While accepting the resignation of press secretary Scott McClellan, whom Bush said will be "hard to replace," the president has repeatedly rebuffed calls to replace Defense Secretary Donald Rumsfeld.
"I don't expect everybody to agree with my decision to go into Iraq, but I do want the people to understand - the American people to understand that failure in Iraq is not an option," Bush asserted just moments before making public that McClellan would resign and senior aide Karl Rove would drop some of his responsibility over day-to-day policy matters, developments that were treated inside political circles as nothing less than an executive branch earthquake.
The conventional wisdom among the chattering class was that McClellan was not a forceful enough salesman for Bush's policies, and that Rove's attention to the coming midterm elections is essential if Republicans are to keep their majorities in Congress. Yet few expect even a masterful spokesman or a political wizard to reverse Bush's weak political standing absent an improvement in circumstances.
As long as Americans are being killed daily in Iraq, it probably makes little difference who is defending the policy each afternoon from the White House briefing room. And as long as gas prices are approaching $3 a gallon, it makes little difference whether Rove is spending more time on policy or politics.
It may be that the lineup in the West Wing will help Bush achieve his objectives. Yet despite the headlines, the shuffle reflects as much continuity as change. Among those assuming new jobs, most are veterans of the Bush administration.

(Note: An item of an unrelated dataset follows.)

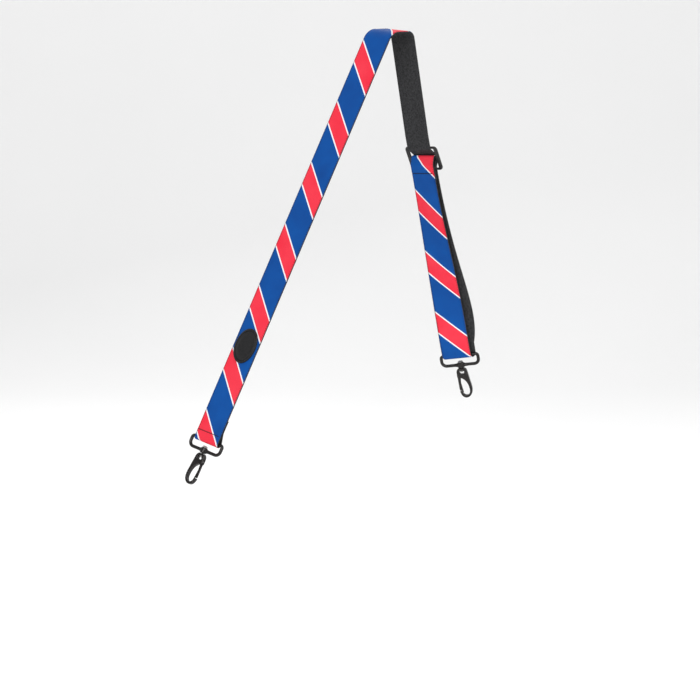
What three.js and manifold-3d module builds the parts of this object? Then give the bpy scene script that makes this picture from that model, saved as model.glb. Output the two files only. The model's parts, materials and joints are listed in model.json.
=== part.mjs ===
// Shoulder strap for an instrument case, hung in an inverted V from the shoulder that carries it.
// A printed ribbon is sewn on black webbing. The left end is sewn round a swivel snap hook. The right leg
// passes through a three-bar slider, round the second hook's bar, and back up to the slider's middle bar,
// where it is sewn. Millimetres, +Z up, +X from the left hook to the right hook, -Y to the front.
// The origin is under the webbing at the middle of the shoulder bend.
import * as THREE from "three";
import { mergeVertices } from "three/addons/utils/BufferGeometryUtils.js";
import Module from "manifold-3d";

const wasm = await Module();
wasm.setup();

const rad = THREE.MathUtils.degToRad;

// Strap
const GAP = 0.3; // between pieces that touch
const STRAP_WIDTH = 38;
const WEB_THICK = 1.2;
const RIBBON_WIDTH = 36.4;
const RIBBON_THICK = 0.3;
const LEFT_LEAN = rad(26.6);
const RIGHT_LEAN = rad(10.2);
const LOWER_LEAN = rad(12); // of the right leg from the slider down
const RIGHT_TURN = rad(6); // of the right leg about itself, away from the front
const SHOULDER_YAW = rad(24); // the shoulder's axis, turned from -Y towards +X
const LEFT_BEND = 18; // radius where the left leg comes over the shoulder
const TOP_FLAT = 19.5;
const RIGHT_BEND = 10;
const LEFT_LEG = 526; // from the left bend to the left hook's bar
const UPPER_LEG = 153.5; // from the right bend to the slider's middle bar
const STUB = 10; // of the right leg that belongs to the shoulder bend
const LOWER_LEG = 259.5; // from the slider's middle bar to the right hook's bar
const LOWER_TWIST = rad(28);
const FOLD_TAIL = 30; // the sewn-back end beyond a bar
const RETURN_BOW = 6; // sideways bow of the back ply above the right hook
const RETURN_SKEW = 2.6; // sideways step of each ply at the right hook's bar

// Slider
const SLIDER_WIDTH = 52;
const SLIDER_SLOT = 41;
const SLIDER_THICK = 2.6;
const BAR_PITCH = 14.5; // from the middle bar to each outer bar
const OUTER_BAR = 3;
const MIDDLE_BAR = 2.6;
const OUTER_BAR_RADIUS = 1.7; // round its corners
const MIDDLE_BAR_RADIUS = 1.5;
const SLIDER_TILT = rad(11);
const SLIDER_HALF = 30; // of the strap, each side of the middle bar, that stays with the slider

// Hooks
const LOOP_INNER_HALF = 22;
const LOOP_WIRE = 4.2;
const LOOP_BARS = 13; // from the strap's bar to the lower bar
const BOSS_RADIUS = 4;
const BOSS_HEIGHT = 7.6;
const POST_RADIUS = 1.5;
const POST_HEAD_RADIUS = 3.2;
const POST_HEAD = 1.6;
const FOOT_RADIUS = 2.4;
const FOOT = 1.6;
const HOOK_THICK = 6;
const HOOK_CROWN = 3; // solid height above the window
const CLAW_DEPTH = 36.2; // from the top of the hook to its seat
const WINDOW_HALF = 3;
const WINDOW_HEIGHT = 4.4;
const GATE_THICK = 1.5;
const GATE_SLOT = 3;
const GATE_PIVOT = new THREE.Vector2(-4.8, 9.4); // sideways, down
const PIN_RADIUS = 1;
const SPRING_OUTER = 2.1;
const SPRING_INNER = 1.35;
const SPRING_HEIGHT = 0.6;

// Patch
const PATCH_HALF_LENGTH = 22;
const PATCH_HALF_WIDTH = 15.5;
const PATCH_THICK = 2.2;
const PATCH_UP = 122; // above the left hook's bar
const STITCH_LENGTH = 34;
const STITCH_UP = 9; // above the left hook's bar
const END_STITCH_DOWN = 18; // below the slider's middle bar

const HALF_WEB = WEB_THICK / 2;
const RIBBON_INNER = HALF_WEB + GAP; // from the webbing's middle to the ribbon's faces
const RIBBON_OUTER = RIBBON_INNER + RIBBON_THICK;
const FOLD = LOOP_WIRE / 2 + 0.4 + HALF_WEB; // the webbing's middle round a hook's bar

const material = (color, roughness, metalness = 0) =>
  new THREE.MeshStandardMaterial({ color, roughness, metalness });
const WEBBING = material(0x26262a, 0.85);
const RIBBON = material(0x1550b4, 0.5);
const METAL = material(0x2b2a28, 0.35, 0.8);
const PLASTIC = material(0x1c1c1c, 0.45);
const RUBBER = material(0x1a1a1c, 0.55);
const THREAD = material(0x141416, 0.8);
const STEEL = material(0x8a8a88, 0.3, 1);

const group = new THREE.Group();

function addMesh(name, geometry, skin, parent = group) {
  const mesh = new THREE.Mesh(geometry, skin.clone());
  mesh.name = name;
  parent.add(mesh);
  return mesh;
}

// Joining and cutting -------------------------------------------------------------------------------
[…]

Joshua Bolten, the new chief of staff, was the former budget director, and before that, deputy chief of staff. Robert Portman, the new budget director, was the trade representative. Portman's deputy, Susan Schwab, assumed his old job, and Bolten's old deputy, Joel Kaplan, was named a deputy chief of staff to assume some of Rove's policy duties.
"I don't want to call it only cosmetic, because these things do have an effect, but how profound the effect is, that I would question," said Stephen Hess, a presidential scholar at George Washington University. "Much of this is not about policy, it's about motion. It shows that they are responding; that they are moving."
Presidents are not prone to making wholesale changes, except when facing extraordinary situations.
President Ronald Reagan replaced his chief of staff Donald Regan with Howard Baker, a dramatic management shift, at the height of the Iran-Contra scandal. President Lyndon Johnson replaced Robert McNamara as secretary of defense with Clark Clifford at the height of the Vietnam War.
Bush is facing the lowest approval ratings of any president since Richard Nixon, with the latest polls showing public support nationally less than 40 percent and the latest Field Poll showing his support in California at just 32 percent.
"When your popularity goes down, especially when it's down in the 30s, what you have by definition is a communication problem," said Martha Joynt Kumar, a professor at Towson State University in Maryland, who has studied executive-branch communication. "You need to address it, and one way to do it quickly is to change personnel."
Bush has long relied on a close-knit circle of advisers, many of whom have been with him since his days as governor of Texas, including McClellan, whom he spoke of in affectionate, almost fatherly tones on the White House lawn.
"One of these days, he and I are going to be rocking on chairs in Texas, talking about the good old days and his time as the press secretary. And I can assure you, I will feel the same way then that I feel now, that I can say to Scott, job well done," Bush said.
Democratic critics were quick to dismiss the reorganization as insufficient and called for more substantive changes, such as firing Rumsfeld.
"If the new staff can bring about an open, an inclusive White House, that's all to the good. But this doesn't change the policy of the White House," Sen. Dianne Feinstein, D-Calif., said in San Francisco. "Rumsfeld is emblematic of what's wrong - and that is stubbornness.
"I don't believe this is anything other than window dressing," she added, "but if it opens windows, it's a step in the right direction."
Washington was abuzz with rumors over who might replace McClellan when he departs in the next several weeks.
Speculation focused on Fox News radio host Tony Snow; Dan Senor, former coalition spokesman in Iraq; Trent Duffy, former White House deputy press secretary; former Treasury spokesman Rob Nichols; and Torie Clarke, the former spokeswoman at the Department of Defense. Clarke insisted on CNN, where she is a commentator, that she was not interested.
Few expect that McClellan's successor will change the White House's tight-lipped approach to the media. McClellan was very good at saying very little, which most assumed to be just what the president wanted.
"Press secretaries can only reflect what a president wants him to reflect" said Hess, who served nearly a half-century ago in the Eisenhower administration.